The orientation is rotated 30° around the z-axis, so I would expect the eigenvectors to be (-sin(30), cos(30), 0), (cos(30), sin(30), 0) and (0, 0, 1) (in order of increasing eigenvalues).

The output from BoneJ2 Anisotropy is the following
DA / a / b / c / m00 / m01 / m02 / m10 / m11 / m12 / m20 / m21 / m22 / D1 / D2 / D3 :
0.84 / 5.9 / 10.6 / 15.1 / 0 / 0 / -1 / 0.84 / 0.54 / 0 / 0.54 / -0.84 / 0 / 0.0044 / 0.0089 / 0.0286

As you can see, the eigenvalues are close, but the eigenvectors are not. They could be, if they were arranged as xyz components in order of increasing radius (meaning the first vector would be (0, 0, -1) associated with radius a=5mm, etc.) but that is not what either sources I have found mention.
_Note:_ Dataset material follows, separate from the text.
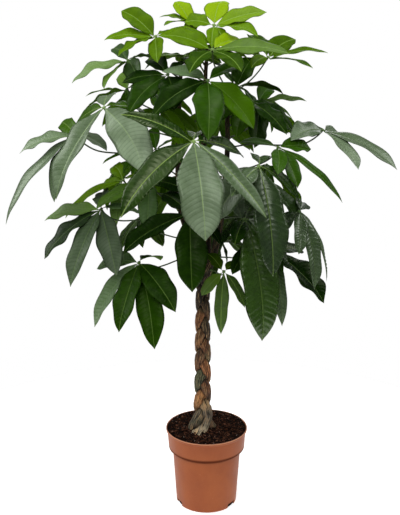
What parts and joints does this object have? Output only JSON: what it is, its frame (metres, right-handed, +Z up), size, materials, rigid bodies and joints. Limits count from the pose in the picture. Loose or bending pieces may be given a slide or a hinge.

So please, if anybody has any insight that could help me understand those results, I would be very interested ! Maybe @mdoube or @alessandrofelder can enlighten me ?
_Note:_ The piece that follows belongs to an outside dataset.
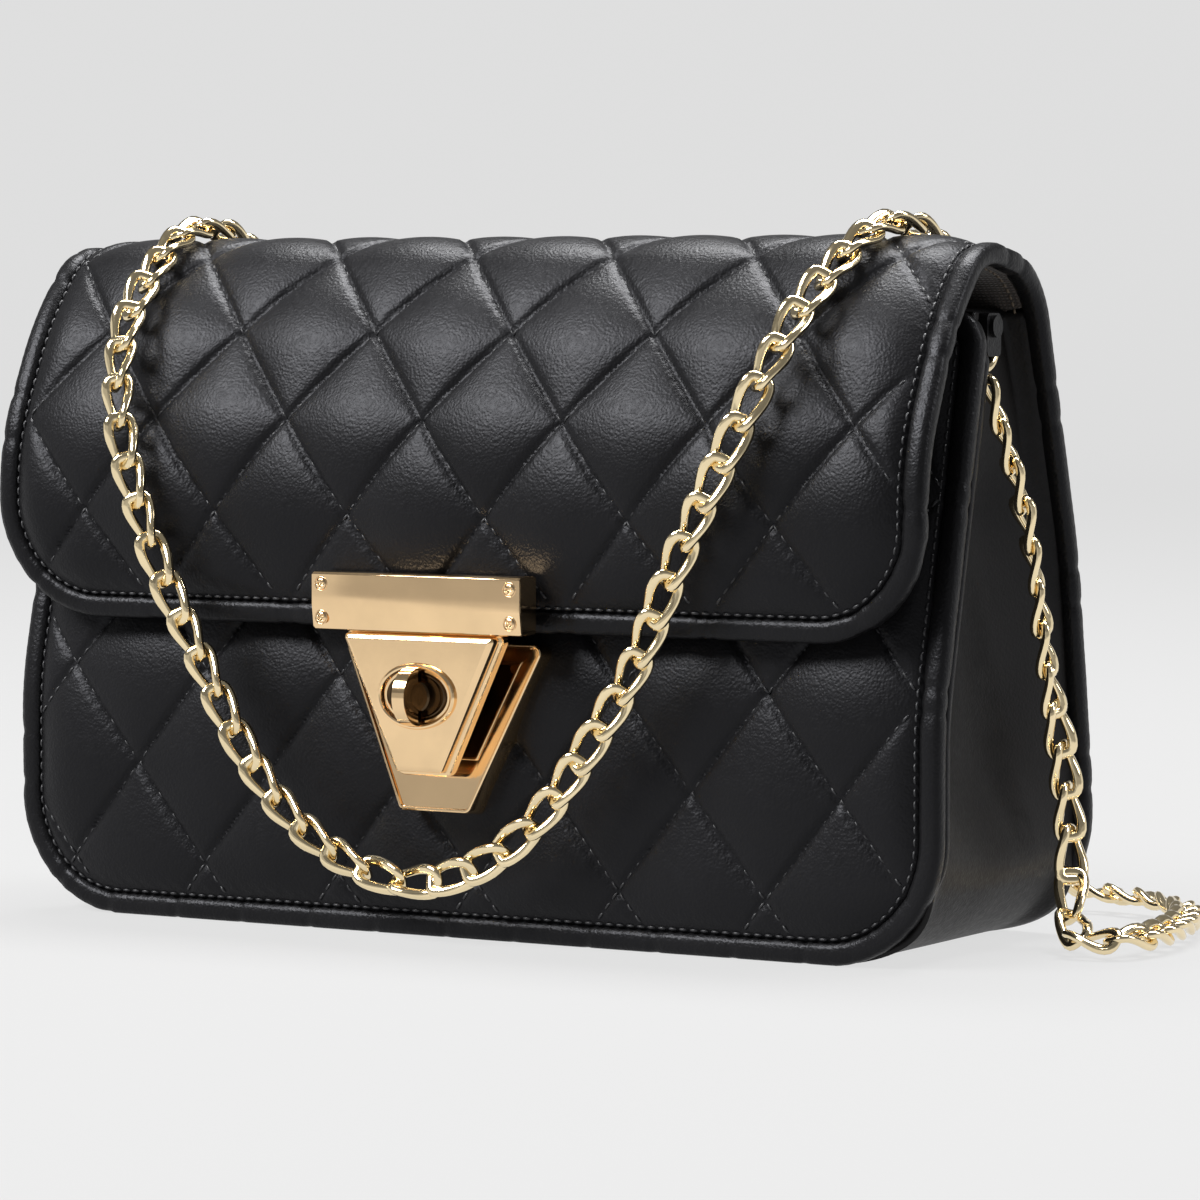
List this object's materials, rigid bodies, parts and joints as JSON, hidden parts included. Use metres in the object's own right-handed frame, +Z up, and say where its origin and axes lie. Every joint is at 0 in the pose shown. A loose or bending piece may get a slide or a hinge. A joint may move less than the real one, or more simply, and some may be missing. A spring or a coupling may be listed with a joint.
{
  "type": "crossbody purse",
  "caption": "Small quilted flap bag with a turn lock on the front and a chain strap laid over the flap.",
  "frame": {"origin": "middle of the flat underside of the base", "axes": "+X to the bag's left-hand side as it faces forward, which is to the right in a front view; -Y faces forward, towards the lock; +Z up"},
  "size_m": [0.2307, 0.1211, 0.1379],
  "materials": {
    "leather": "black smooth leather with a soft satin sheen",
    "rolled_edge": "black leather rolled over the edge, slightly glossier",
    "lining": "dark brown woven lining",
    "board": "grey-brown stiffening board",
    "gold_metal": "polished champagne gold plating",
    "gold_chain": "polished pale gold plating",
    "steel": "plain plated steel"
  },
  "bodies": {
    "bag": {"back_binding": "rolled_edge", "back_board": "board", "back_panel": "leather", "base_board": "board", "bottom_panel": "leather", "chain_left": "gold_chain", "chain_right": "gold_chain", "d_ring_left": "gold_metal", "d_ring_right": "gold_metal", "front_binding": "rolled_edge", "front_board": "board", "front_panel": "leather", "gusset_left": "leather", "gusset_right": "leather", "lining_back": "lining", "lining_bottom": "lining", "lining_front": "lining", "lining_left": "lining", "lining_right": "lining", "lock_backing_plate": "steel", "lock_base_plate": "gold_metal", "lock_bushing": "steel", "lock_rivets": "steel", "lock_washer": "steel", "pleat_left": "leather", "pleat_right": "leather", "tab_left": "leather", "tab_right": "leather", "tab_rivets": "steel"},
    "flap": {"flap_shell": "leather", "flap_binding": "rolled_edge", "flap_board": "board", "flap_lining": "lining", "clasp_bar": "gold_metal", "clasp_tongue": "gold_metal", "tongue_rosette": "gold_metal", "clasp_back_plate": "steel", "clasp_screws": "gold_metal", "chain_front": "gold_chain"},
    "knob": {"turn_knob": "gold_metal", "knob_clip": "steel"}
  },
  "joints": [
    {"name": "flap_hinge", "type": "hinge", "parent": "bag", "child": "flap", "pos_m": [0, 0.0142, 0.1146], "axis": [-1, 0, 0], "range_deg": [0, 115]},
    {"name": "knob_turn", "type": "hinge", "parent": "bag", "child": "knob", "pos_m": [0, -0.0472, 0.046], "axis": [0, -1, 0], "range_deg": [0, 90]}
  ]
}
If anyone is curious about the context, I am looking at ways to compute fabric tensors from stress tensors and would like to compare the estimated fabric tensor (computed from FEA stress tensor on trabecular samples) to the mesured fabric tensor on the same trabecular sample. I already have pretty close matching for eigenvalues (following a formula from Hazrati Marangalou et al., 2015) and would love to measure angular differences in eigenvectors.

Sorry for the lengthy post and for the formatting of the output data (I didn’t find any better solution)

Thank you all in advance !
Nicolas

Hi Nicolas,

Your image is not suitable for anisotropy analysis.

The mean intercept length (MIL) and other anisotropy measurements assume a volume or area full of ‘texture’, which is loosely understood as a repeating pattern an order of magnitude or less in scale than the size of the volume or area.

In BoneJ’s case, the typical image is an 3D stack full of trabecular bone, where the trabecular thickness and separation are at least 10× smaller than the stack’s width. People often use anisotropy measurements on other samples with texture, such as soil or rock, which have many small grains and/or pores.

Your image has a single (solid?) ellipsoid, which is not a texture. If you want to measure this ellipsoid (or indeed, many ellipsoids) as individual objects you should use Particle Analyser.

So far it has been difficult to conceptualise a good test image suite for Anisotropy, because it is not obvious how to make an image that has controlled texture with known properties intermediate from pure isotropy to pure anisotropy (i.e. to work backwards from a perfect rose plot and fabric tensor to a test image).

Dear Michael,

Understood, thank you for your quick response. Would maybe repeating this ellipsoid in a regular array (let’s say 10x10x10 for example) solve this problem ?

To be clear, the final objective is indeed to use anisotropy analysis on trabecular bone samples in binary stack form. I was just trying to make sense of the outputted data by supplying a structure of known properties, I guess I didn’t have a good enough understanding of anisotropy measurements for my reasoning to be correct.

Otherwise, could you confirm the information I found in the previous post mentionned above ? I.E. eigenvectors coordinates (x, y, z) correspond to (m00, m10, m20), (m01, m11, m21) and (m02, m12, m22) in the BoneJ Anisotropy output. That would save me from having to do any testing but since the code for BoneJ has been rewritten since that post, I would like to make sure I have a good understanding of it.

Thank you again for your help !

Nicolas

Intuitively it seems like it should, but I’m not sure that it does, at least not in a controllable way where you can predict the eigenvectors, values and DA ahead of time. Maybe a series of ellipsoids of increasing size, sitting inside each other would do it? As long as the axes increase in length by the same amount each time (different for the 3 axes, but the same on each step). But then the sample probes that pass through the different parts of the ellipsoid will sample different oblique paths through the structure - remember it’s a grid of line probes passing in each direction. It’s really not straightforward. But I’d be pleased to know if you figure something out!